WHAT TO PRODUCE =
Take the data below and repeat it exactly.

INFORMATION SHOWN =

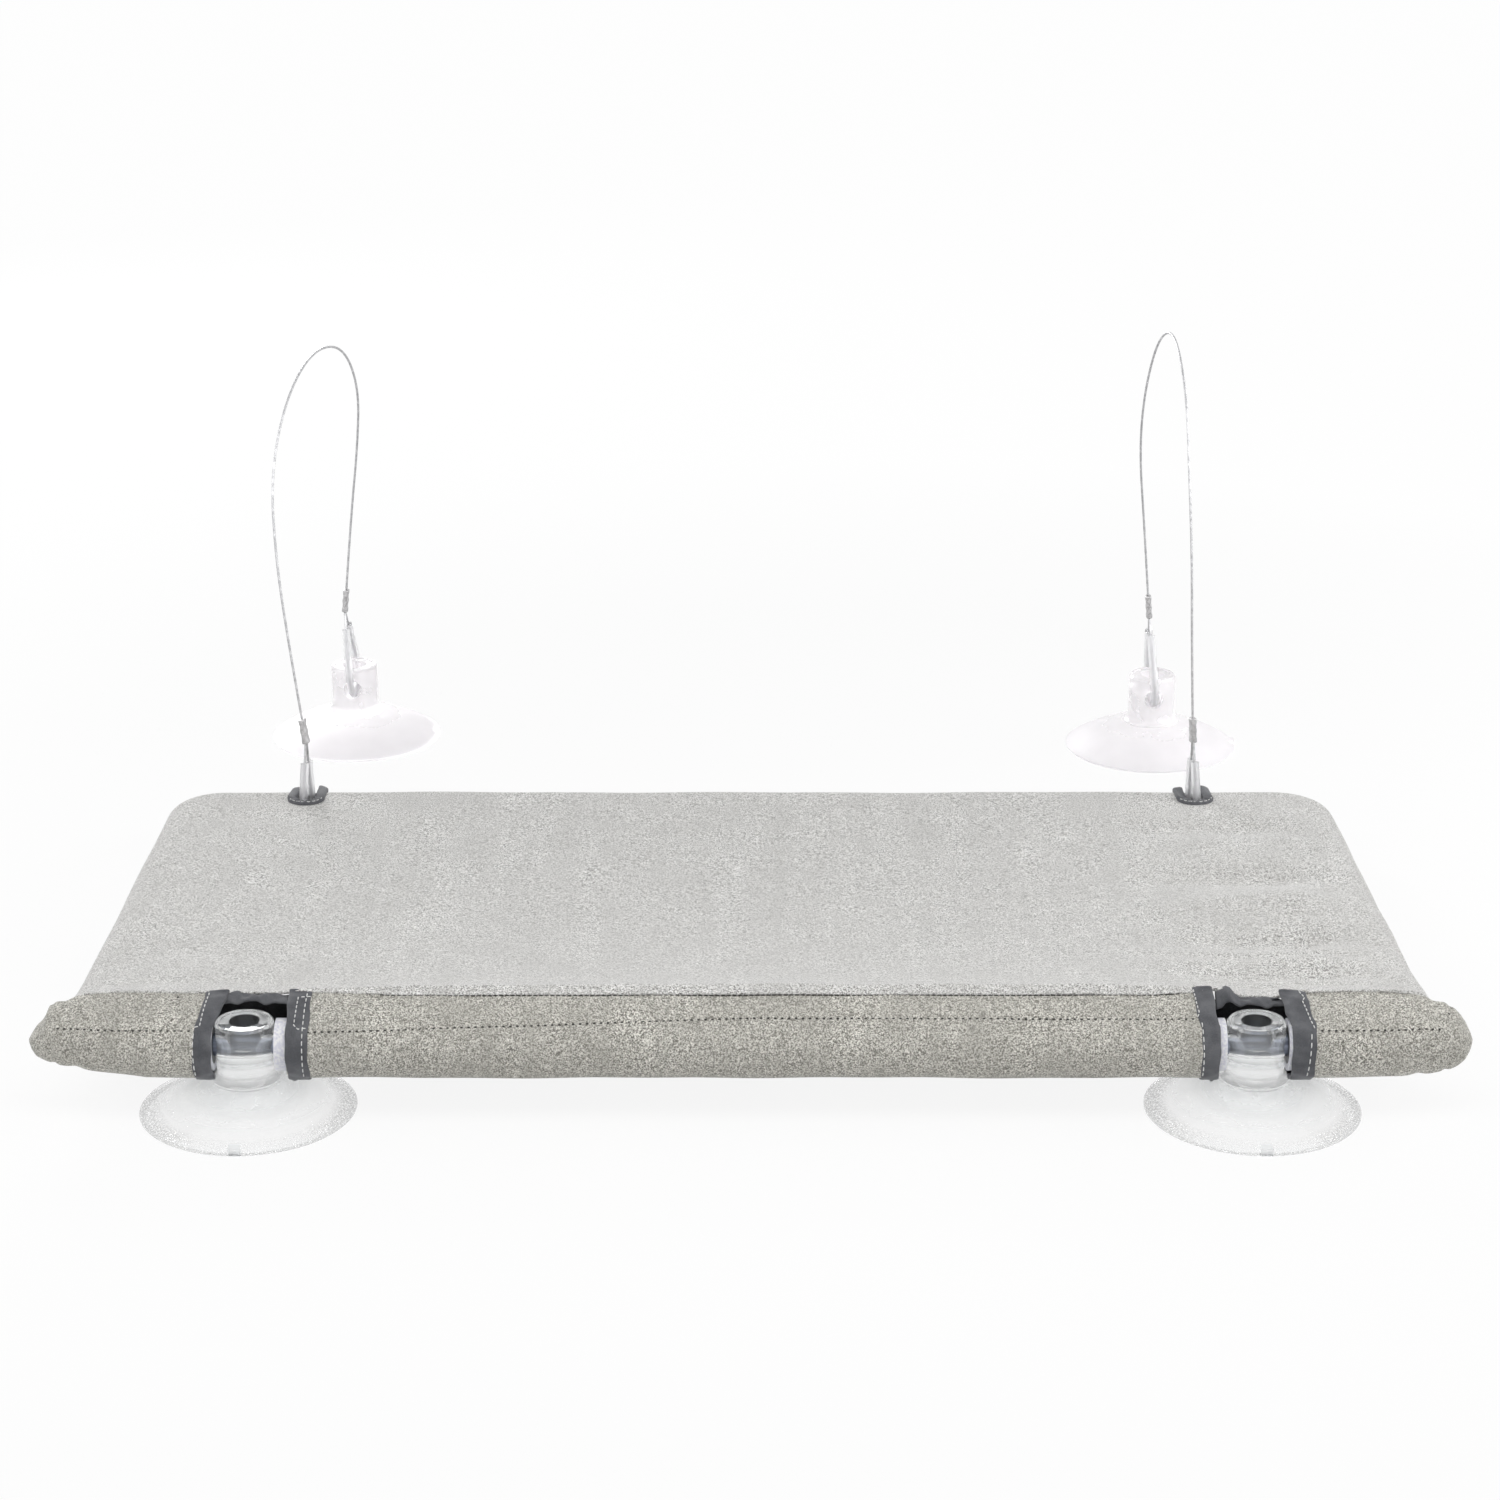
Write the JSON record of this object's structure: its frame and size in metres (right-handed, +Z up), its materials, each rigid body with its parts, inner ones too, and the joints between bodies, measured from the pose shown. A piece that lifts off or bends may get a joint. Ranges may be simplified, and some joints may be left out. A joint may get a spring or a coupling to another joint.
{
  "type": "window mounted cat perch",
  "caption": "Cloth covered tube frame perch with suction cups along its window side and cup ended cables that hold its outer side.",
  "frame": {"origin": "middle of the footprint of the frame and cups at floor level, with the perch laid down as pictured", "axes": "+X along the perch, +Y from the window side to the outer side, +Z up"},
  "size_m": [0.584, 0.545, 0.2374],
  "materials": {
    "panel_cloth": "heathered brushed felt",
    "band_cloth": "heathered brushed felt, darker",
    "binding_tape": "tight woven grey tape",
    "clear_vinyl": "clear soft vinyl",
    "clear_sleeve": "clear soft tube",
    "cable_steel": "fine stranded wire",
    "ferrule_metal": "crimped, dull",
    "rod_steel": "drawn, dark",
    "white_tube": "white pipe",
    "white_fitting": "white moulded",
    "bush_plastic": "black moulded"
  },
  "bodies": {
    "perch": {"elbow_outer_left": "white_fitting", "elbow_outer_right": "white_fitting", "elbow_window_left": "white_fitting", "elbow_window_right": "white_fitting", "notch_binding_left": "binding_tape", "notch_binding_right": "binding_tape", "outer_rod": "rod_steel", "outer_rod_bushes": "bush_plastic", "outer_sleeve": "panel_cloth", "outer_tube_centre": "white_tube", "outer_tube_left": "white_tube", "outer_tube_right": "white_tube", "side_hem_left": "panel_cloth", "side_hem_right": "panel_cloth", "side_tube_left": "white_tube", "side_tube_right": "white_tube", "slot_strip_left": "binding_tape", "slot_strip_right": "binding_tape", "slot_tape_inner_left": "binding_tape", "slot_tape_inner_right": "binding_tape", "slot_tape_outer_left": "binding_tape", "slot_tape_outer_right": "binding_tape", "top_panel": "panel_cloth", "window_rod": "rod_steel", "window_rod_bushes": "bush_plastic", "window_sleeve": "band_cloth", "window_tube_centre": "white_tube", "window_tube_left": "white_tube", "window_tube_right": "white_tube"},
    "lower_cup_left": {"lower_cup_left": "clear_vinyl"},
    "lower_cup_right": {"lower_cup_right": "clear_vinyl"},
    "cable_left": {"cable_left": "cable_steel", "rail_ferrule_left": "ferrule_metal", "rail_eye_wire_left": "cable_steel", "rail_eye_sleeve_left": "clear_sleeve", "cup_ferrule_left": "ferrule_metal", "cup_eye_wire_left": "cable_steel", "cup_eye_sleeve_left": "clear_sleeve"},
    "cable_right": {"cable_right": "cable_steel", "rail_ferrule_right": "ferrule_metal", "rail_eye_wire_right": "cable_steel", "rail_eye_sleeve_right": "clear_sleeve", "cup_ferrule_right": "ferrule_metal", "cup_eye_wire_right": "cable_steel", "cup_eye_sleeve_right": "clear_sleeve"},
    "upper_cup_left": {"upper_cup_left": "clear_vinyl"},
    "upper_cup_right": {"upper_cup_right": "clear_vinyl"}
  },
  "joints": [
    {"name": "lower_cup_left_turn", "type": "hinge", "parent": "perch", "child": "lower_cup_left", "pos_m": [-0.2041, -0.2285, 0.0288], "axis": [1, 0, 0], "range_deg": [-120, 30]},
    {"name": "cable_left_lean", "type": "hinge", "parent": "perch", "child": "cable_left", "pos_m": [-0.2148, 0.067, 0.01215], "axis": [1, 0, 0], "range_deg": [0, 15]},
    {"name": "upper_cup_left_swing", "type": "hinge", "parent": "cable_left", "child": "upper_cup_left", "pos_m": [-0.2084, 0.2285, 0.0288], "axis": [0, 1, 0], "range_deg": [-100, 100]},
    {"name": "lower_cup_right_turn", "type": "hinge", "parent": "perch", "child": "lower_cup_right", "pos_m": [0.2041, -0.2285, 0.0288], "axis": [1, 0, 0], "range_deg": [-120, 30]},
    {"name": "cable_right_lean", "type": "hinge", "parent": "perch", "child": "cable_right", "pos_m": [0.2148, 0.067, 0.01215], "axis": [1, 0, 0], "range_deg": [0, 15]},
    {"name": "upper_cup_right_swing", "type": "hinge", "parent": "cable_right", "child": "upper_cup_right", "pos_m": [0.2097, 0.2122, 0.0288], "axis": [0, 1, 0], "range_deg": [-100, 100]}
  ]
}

TASK OUTPUT =
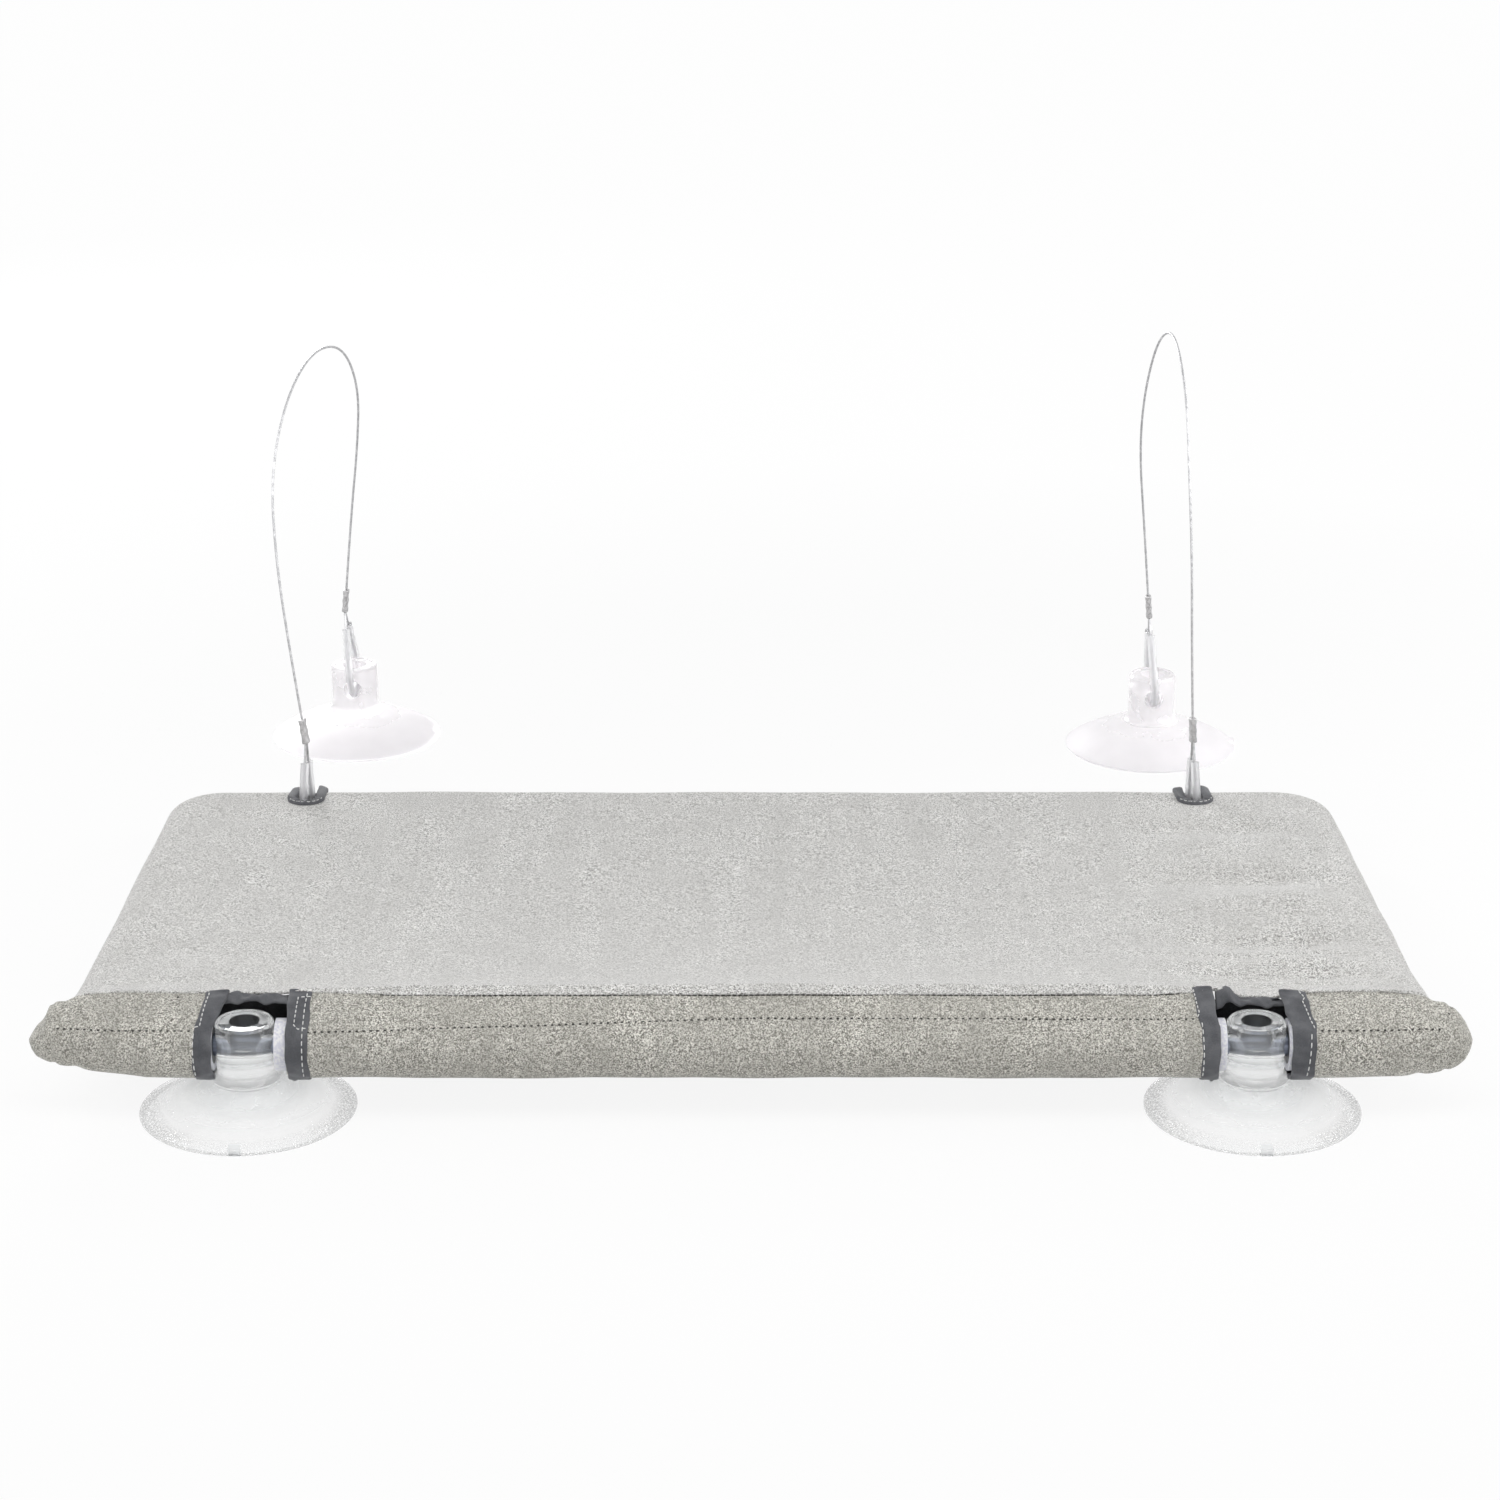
Write the JSON record of this object's structure: its frame and size in metres (right-handed, +Z up), its materials, each rigid body with its parts, inner ones too, and the joints between bodies, measured from the pose shown. A piece that lifts off or bends may get a joint. Ranges may be simplified, and some joints may be left out. A joint may get a spring or a coupling to another joint.
{
  "type": "window mounted cat perch",
  "caption": "Cloth covered tube frame perch with suction cups along its window side and cup ended cables that hold its outer side.",
  "frame": {"origin": "middle of the footprint of the frame and cups at floor level, with the perch laid down as pictured", "axes": "+X along the perch, +Y from the window side to the outer side, +Z up"},
  "size_m": [0.584, 0.545, 0.2374],
  "materials": {
    "panel_cloth": "heathered brushed felt",
    "band_cloth": "heathered brushed felt, darker",
    "binding_tape": "tight woven grey tape",
    "clear_vinyl": "clear soft vinyl",
    "clear_sleeve": "clear soft tube",
    "cable_steel": "fine stranded wire",
    "ferrule_metal": "crimped, dull",
    "rod_steel": "drawn, dark",
    "white_tube": "white pipe",
    "white_fitting": "white moulded",
    "bush_plastic": "black moulded"
  },
  "bodies": {
    "perch": {"elbow_outer_left": "white_fitting", "elbow_outer_right": "white_fitting", "elbow_window_left": "white_fitting", "elbow_window_right": "white_fitting", "notch_binding_left": "binding_tape", "notch_binding_right": "binding_tape", "outer_rod": "rod_steel", "outer_rod_bushes": "bush_plastic", "outer_sleeve": "panel_cloth", "outer_tube_centre": "white_tube", "outer_tube_left": "white_tube", "outer_tube_right": "white_tube", "side_hem_left": "panel_cloth", "side_hem_right": "panel_cloth", "side_tube_left": "white_tube", "side_tube_right": "white_tube", "slot_strip_left": "binding_tape", "slot_strip_right": "binding_tape", "slot_tape_inner_left": "binding_tape", "slot_tape_inner_right": "binding_tape", "slot_tape_outer_left": "binding_tape", "slot_tape_outer_right": "binding_tape", "top_panel": "panel_cloth", "window_rod": "rod_steel", "window_rod_bushes": "bush_plastic", "window_sleeve": "band_cloth", "window_tube_centre": "white_tube", "window_tube_left": "white_tube", "window_tube_right": "white_tube"},
    "lower_cup_left": {"lower_cup_left": "clear_vinyl"},
    "lower_cup_right": {"lower_cup_right": "clear_vinyl"},
    "cable_left": {"cable_left": "cable_steel", "rail_ferrule_left": "ferrule_metal", "rail_eye_wire_left": "cable_steel", "rail_eye_sleeve_left": "clear_sleeve", "cup_ferrule_left": "ferrule_metal", "cup_eye_wire_left": "cable_steel", "cup_eye_sleeve_left": "clear_sleeve"},
    "cable_right": {"cable_right": "cable_steel", "rail_ferrule_right": "ferrule_metal", "rail_eye_wire_right": "cable_steel", "rail_eye_sleeve_right": "clear_sleeve", "cup_ferrule_right": "ferrule_metal", "cup_eye_wire_right": "cable_steel", "cup_eye_sleeve_right": "clear_sleeve"},
    "upper_cup_left": {"upper_cup_left": "clear_vinyl"},
    "upper_cup_right": {"upper_cup_right": "clear_vinyl"}
  },
  "joints": [
    {"name": "lower_cup_left_turn", "type": "hinge", "parent": "perch", "child": "lower_cup_left", "pos_m": [-0.2041, -0.2285, 0.0288], "axis": [1, 0, 0], "range_deg": [-120, 30]},
    {"name": "cable_left_lean", "type": "hinge", "parent": "perch", "child": "cable_left", "pos_m": [-0.2148, 0.067, 0.01215], "axis": [1, 0, 0], "range_deg": [0, 15]},
    {"name": "upper_cup_left_swing", "type": "hinge", "parent": "cable_left", "child": "upper_cup_left", "pos_m": [-0.2084, 0.2285, 0.0288], "axis": [0, 1, 0], "range_deg": [-100, 100]},
    {"name": "lower_cup_right_turn", "type": "hinge", "parent": "perch", "child": "lower_cup_right", "pos_m": [0.2041, -0.2285, 0.0288], "axis": [1, 0, 0], "range_deg": [-120, 30]},
    {"name": "cable_right_lean", "type": "hinge", "parent": "perch", "child": "cable_right", "pos_m": [0.2148, 0.067, 0.01215], "axis": [1, 0, 0], "range_deg": [0, 15]},
    {"name": "upper_cup_right_swing", "type": "hinge", "parent": "cable_right", "child": "upper_cup_right", "pos_m": [0.2097, 0.2122, 0.0288], "axis": [0, 1, 0], "range_deg": [-100, 100]}
  ]
}